-- Start of RECORDS PROVIDED --

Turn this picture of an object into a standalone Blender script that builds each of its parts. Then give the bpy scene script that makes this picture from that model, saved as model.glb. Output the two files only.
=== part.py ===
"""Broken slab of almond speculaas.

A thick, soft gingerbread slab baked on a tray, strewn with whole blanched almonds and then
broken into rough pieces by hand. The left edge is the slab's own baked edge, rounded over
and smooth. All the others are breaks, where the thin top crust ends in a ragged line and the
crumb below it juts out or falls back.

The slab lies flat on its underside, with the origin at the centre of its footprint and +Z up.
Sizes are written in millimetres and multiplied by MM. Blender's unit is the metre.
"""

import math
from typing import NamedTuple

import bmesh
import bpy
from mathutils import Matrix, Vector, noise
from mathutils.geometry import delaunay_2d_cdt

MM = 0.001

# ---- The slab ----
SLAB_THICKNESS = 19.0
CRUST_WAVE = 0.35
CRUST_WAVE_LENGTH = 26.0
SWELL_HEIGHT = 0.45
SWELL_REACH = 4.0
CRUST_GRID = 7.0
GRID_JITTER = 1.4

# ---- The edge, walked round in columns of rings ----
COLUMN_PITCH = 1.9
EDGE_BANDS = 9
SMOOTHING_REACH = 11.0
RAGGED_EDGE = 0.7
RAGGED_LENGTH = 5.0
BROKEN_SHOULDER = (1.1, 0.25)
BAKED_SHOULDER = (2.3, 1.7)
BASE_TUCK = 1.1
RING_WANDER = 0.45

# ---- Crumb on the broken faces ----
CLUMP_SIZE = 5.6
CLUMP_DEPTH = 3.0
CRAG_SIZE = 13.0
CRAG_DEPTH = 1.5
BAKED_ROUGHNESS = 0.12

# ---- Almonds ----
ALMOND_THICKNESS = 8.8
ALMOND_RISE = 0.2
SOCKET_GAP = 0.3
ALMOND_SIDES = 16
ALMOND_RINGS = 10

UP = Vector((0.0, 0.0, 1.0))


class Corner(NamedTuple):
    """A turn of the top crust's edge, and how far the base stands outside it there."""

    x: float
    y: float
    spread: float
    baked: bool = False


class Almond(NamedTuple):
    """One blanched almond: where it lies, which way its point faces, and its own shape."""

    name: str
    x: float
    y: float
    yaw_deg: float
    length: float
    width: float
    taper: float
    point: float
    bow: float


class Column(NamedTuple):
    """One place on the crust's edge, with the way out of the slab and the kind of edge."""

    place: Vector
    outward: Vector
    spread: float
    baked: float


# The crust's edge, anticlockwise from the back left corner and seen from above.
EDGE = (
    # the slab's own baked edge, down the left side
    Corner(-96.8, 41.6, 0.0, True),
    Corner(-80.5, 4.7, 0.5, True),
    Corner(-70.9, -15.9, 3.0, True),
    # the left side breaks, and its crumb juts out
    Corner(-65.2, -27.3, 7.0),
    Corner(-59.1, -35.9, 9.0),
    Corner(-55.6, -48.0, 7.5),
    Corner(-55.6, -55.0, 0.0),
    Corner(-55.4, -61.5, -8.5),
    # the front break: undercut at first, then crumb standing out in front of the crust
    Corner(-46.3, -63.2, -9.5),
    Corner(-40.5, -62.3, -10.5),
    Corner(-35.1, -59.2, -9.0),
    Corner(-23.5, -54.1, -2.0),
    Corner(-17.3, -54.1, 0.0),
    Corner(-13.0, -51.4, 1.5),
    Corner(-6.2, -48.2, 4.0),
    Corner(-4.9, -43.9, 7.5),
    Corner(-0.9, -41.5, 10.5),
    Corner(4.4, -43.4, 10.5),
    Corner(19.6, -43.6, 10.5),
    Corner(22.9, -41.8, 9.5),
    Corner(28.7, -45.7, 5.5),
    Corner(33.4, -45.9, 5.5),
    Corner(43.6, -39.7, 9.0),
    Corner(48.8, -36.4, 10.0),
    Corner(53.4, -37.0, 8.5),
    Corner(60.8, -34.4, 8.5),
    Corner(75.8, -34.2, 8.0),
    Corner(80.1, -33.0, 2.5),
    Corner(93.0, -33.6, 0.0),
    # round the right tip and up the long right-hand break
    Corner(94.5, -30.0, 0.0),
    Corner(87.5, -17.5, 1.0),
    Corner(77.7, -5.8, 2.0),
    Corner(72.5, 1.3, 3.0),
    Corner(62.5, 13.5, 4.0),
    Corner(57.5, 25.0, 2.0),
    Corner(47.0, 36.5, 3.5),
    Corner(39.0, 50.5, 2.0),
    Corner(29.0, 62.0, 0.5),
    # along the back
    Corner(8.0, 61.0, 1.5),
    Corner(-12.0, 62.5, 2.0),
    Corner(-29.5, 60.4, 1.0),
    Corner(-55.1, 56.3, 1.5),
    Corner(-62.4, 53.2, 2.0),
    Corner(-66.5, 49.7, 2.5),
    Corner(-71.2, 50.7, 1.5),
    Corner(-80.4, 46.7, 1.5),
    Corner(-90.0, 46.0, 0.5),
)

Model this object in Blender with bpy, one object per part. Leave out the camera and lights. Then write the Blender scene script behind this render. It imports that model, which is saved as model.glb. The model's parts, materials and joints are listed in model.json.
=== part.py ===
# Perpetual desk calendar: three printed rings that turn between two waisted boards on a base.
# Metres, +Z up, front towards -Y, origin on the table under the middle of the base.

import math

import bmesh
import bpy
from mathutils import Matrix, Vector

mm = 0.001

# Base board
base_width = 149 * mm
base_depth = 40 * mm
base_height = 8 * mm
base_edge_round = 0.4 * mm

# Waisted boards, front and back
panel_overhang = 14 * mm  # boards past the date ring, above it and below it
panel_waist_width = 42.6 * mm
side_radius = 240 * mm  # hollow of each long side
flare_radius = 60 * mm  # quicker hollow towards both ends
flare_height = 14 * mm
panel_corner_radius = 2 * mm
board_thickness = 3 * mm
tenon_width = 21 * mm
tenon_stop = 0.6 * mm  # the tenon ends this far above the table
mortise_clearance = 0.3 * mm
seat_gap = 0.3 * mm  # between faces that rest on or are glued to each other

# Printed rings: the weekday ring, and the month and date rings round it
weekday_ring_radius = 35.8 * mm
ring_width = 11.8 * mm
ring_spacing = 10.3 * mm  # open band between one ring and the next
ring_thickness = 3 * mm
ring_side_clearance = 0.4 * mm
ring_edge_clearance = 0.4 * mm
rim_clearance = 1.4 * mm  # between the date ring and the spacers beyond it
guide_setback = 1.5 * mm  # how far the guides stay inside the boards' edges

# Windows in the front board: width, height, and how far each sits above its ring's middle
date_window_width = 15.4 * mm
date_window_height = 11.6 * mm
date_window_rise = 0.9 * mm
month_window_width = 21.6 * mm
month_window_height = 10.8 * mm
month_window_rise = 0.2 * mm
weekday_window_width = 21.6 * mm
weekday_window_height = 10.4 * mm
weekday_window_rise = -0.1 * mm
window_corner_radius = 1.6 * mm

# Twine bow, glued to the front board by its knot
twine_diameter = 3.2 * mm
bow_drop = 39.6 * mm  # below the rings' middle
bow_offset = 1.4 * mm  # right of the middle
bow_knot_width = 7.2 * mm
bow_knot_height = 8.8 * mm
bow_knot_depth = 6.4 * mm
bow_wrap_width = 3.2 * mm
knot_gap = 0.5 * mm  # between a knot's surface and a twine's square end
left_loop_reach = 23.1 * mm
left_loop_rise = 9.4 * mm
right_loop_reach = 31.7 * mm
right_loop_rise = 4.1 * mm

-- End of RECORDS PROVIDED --

◆ **GIVEN INSTRUCTION**: Would you restate each of the entries word for word?

◆ **TASK RESPONSE**:
Turn this picture of an object into a standalone Blender script that builds each of its parts. Then give the bpy scene script that makes this picture from that model, saved as model.glb. Output the two files only.
=== part.py ===
"""Broken slab of almond speculaas.

A thick, soft gingerbread slab baked on a tray, strewn with whole blanched almonds and then
broken into rough pieces by hand. The left edge is the slab's own baked edge, rounded over
and smooth. All the others are breaks, where the thin top crust ends in a ragged line and the
crumb below it juts out or falls back.

The slab lies flat on its underside, with the origin at the centre of its footprint and +Z up.
Sizes are written in millimetres and multiplied by MM. Blender's unit is the metre.
"""

import math
from typing import NamedTuple

import bmesh
import bpy
from mathutils import Matrix, Vector, noise
from mathutils.geometry import delaunay_2d_cdt

MM = 0.001

# ---- The slab ----
SLAB_THICKNESS = 19.0
CRUST_WAVE = 0.35
CRUST_WAVE_LENGTH = 26.0
SWELL_HEIGHT = 0.45
SWELL_REACH = 4.0
CRUST_GRID = 7.0
GRID_JITTER = 1.4

# ---- The edge, walked round in columns of rings ----
COLUMN_PITCH = 1.9
EDGE_BANDS = 9
SMOOTHING_REACH = 11.0
RAGGED_EDGE = 0.7
RAGGED_LENGTH = 5.0
BROKEN_SHOULDER = (1.1, 0.25)
BAKED_SHOULDER = (2.3, 1.7)
BASE_TUCK = 1.1
RING_WANDER = 0.45

# ---- Crumb on the broken faces ----
CLUMP_SIZE = 5.6
CLUMP_DEPTH = 3.0
CRAG_SIZE = 13.0
CRAG_DEPTH = 1.5
BAKED_ROUGHNESS = 0.12

# ---- Almonds ----
ALMOND_THICKNESS = 8.8
ALMOND_RISE = 0.2
SOCKET_GAP = 0.3
ALMOND_SIDES = 16
ALMOND_RINGS = 10

UP = Vector((0.0, 0.0, 1.0))


class Corner(NamedTuple):
    """A turn of the top crust's edge, and how far the base stands outside it there."""

    x: float
    y: float
    spread: float
    baked: bool = False


class Almond(NamedTuple):
    """One blanched almond: where it lies, which way its point faces, and its own shape."""

    name: str
    x: float
    y: float
    yaw_deg: float
    length: float
    width: float
    taper: float
    point: float
    bow: float


class Column(NamedTuple):
    """One place on the crust's edge, with the way out of the slab and the kind of edge."""

    place: Vector
    outward: Vector
    spread: float
    baked: float


# The crust's edge, anticlockwise from the back left corner and seen from above.
EDGE = (
    # the slab's own baked edge, down the left side
    Corner(-96.8, 41.6, 0.0, True),
    Corner(-80.5, 4.7, 0.5, True),
    Corner(-70.9, -15.9, 3.0, True),
    # the left side breaks, and its crumb juts out
    Corner(-65.2, -27.3, 7.0),
    Corner(-59.1, -35.9, 9.0),
    Corner(-55.6, -48.0, 7.5),
    Corner(-55.6, -55.0, 0.0),
    Corner(-55.4, -61.5, -8.5),
    # the front break: undercut at first, then crumb standing out in front of the crust
    Corner(-46.3, -63.2, -9.5),
    Corner(-40.5, -62.3, -10.5),
    Corner(-35.1, -59.2, -9.0),
    Corner(-23.5, -54.1, -2.0),
    Corner(-17.3, -54.1, 0.0),
    Corner(-13.0, -51.4, 1.5),
    Corner(-6.2, -48.2, 4.0),
    Corner(-4.9, -43.9, 7.5),
    Corner(-0.9, -41.5, 10.5),
    Corner(4.4, -43.4, 10.5),
    Corner(19.6, -43.6, 10.5),
    Corner(22.9, -41.8, 9.5),
    Corner(28.7, -45.7, 5.5),
    Corner(33.4, -45.9, 5.5),
    Corner(43.6, -39.7, 9.0),
    Corner(48.8, -36.4, 10.0),
    Corner(53.4, -37.0, 8.5),
    Corner(60.8, -34.4, 8.5),
    Corner(75.8, -34.2, 8.0),
    Corner(80.1, -33.0, 2.5),
    Corner(93.0, -33.6, 0.0),
    # round the right tip and up the long right-hand break
    Corner(94.5, -30.0, 0.0),
    Corner(87.5, -17.5, 1.0),
    Corner(77.7, -5.8, 2.0),
    Corner(72.5, 1.3, 3.0),
    Corner(62.5, 13.5, 4.0),
    Corner(57.5, 25.0, 2.0),
    Corner(47.0, 36.5, 3.5),
    Corner(39.0, 50.5, 2.0),
    Corner(29.0, 62.0, 0.5),
    # along the back
    Corner(8.0, 61.0, 1.5),
    Corner(-12.0, 62.5, 2.0),
    Corner(-29.5, 60.4, 1.0),
    Corner(-55.1, 56.3, 1.5),
    Corner(-62.4, 53.2, 2.0),
    Corner(-66.5, 49.7, 2.5),
    Corner(-71.2, 50.7, 1.5),
    Corner(-80.4, 46.7, 1.5),
    Corner(-90.0, 46.0, 0.5),
)

Model this object in Blender with bpy, one object per part. Leave out the camera and lights. Then write the Blender scene script behind this render. It imports that model, which is saved as model.glb. The model's parts, materials and joints are listed in model.json.
=== part.py ===
# Perpetual desk calendar: three printed rings that turn between two waisted boards on a base.
# Metres, +Z up, front towards -Y, origin on the table under the middle of the base.

import math

import bmesh
import bpy
from mathutils import Matrix, Vector

mm = 0.001

# Base board
base_width = 149 * mm
base_depth = 40 * mm
base_height = 8 * mm
base_edge_round = 0.4 * mm

# Waisted boards, front and back
panel_overhang = 14 * mm  # boards past the date ring, above it and below it
panel_waist_width = 42.6 * mm
side_radius = 240 * mm  # hollow of each long side
flare_radius = 60 * mm  # quicker hollow towards both ends
flare_height = 14 * mm
panel_corner_radius = 2 * mm
board_thickness = 3 * mm
tenon_width = 21 * mm
tenon_stop = 0.6 * mm  # the tenon ends this far above the table
mortise_clearance = 0.3 * mm
seat_gap = 0.3 * mm  # between faces that rest on or are glued to each other

# Printed rings: the weekday ring, and the month and date rings round it
weekday_ring_radius = 35.8 * mm
ring_width = 11.8 * mm
ring_spacing = 10.3 * mm  # open band between one ring and the next
ring_thickness = 3 * mm
ring_side_clearance = 0.4 * mm
ring_edge_clearance = 0.4 * mm
rim_clearance = 1.4 * mm  # between the date ring and the spacers beyond it
guide_setback = 1.5 * mm  # how far the guides stay inside the boards' edges

# Windows in the front board: width, height, and how far each sits above its ring's middle
date_window_width = 15.4 * mm
date_window_height = 11.6 * mm
date_window_rise = 0.9 * mm
month_window_width = 21.6 * mm
month_window_height = 10.8 * mm
month_window_rise = 0.2 * mm
weekday_window_width = 21.6 * mm
weekday_window_height = 10.4 * mm
weekday_window_rise = -0.1 * mm
window_corner_radius = 1.6 * mm

# Twine bow, glued to the front board by its knot
twine_diameter = 3.2 * mm
bow_drop = 39.6 * mm  # below the rings' middle
bow_offset = 1.4 * mm  # right of the middle
bow_knot_width = 7.2 * mm
bow_knot_height = 8.8 * mm
bow_knot_depth = 6.4 * mm
bow_wrap_width = 3.2 * mm
knot_gap = 0.5 * mm  # between a knot's surface and a twine's square end
left_loop_reach = 23.1 * mm
left_loop_rise = 9.4 * mm
right_loop_reach = 31.7 * mm
right_loop_rise = 4.1 * mm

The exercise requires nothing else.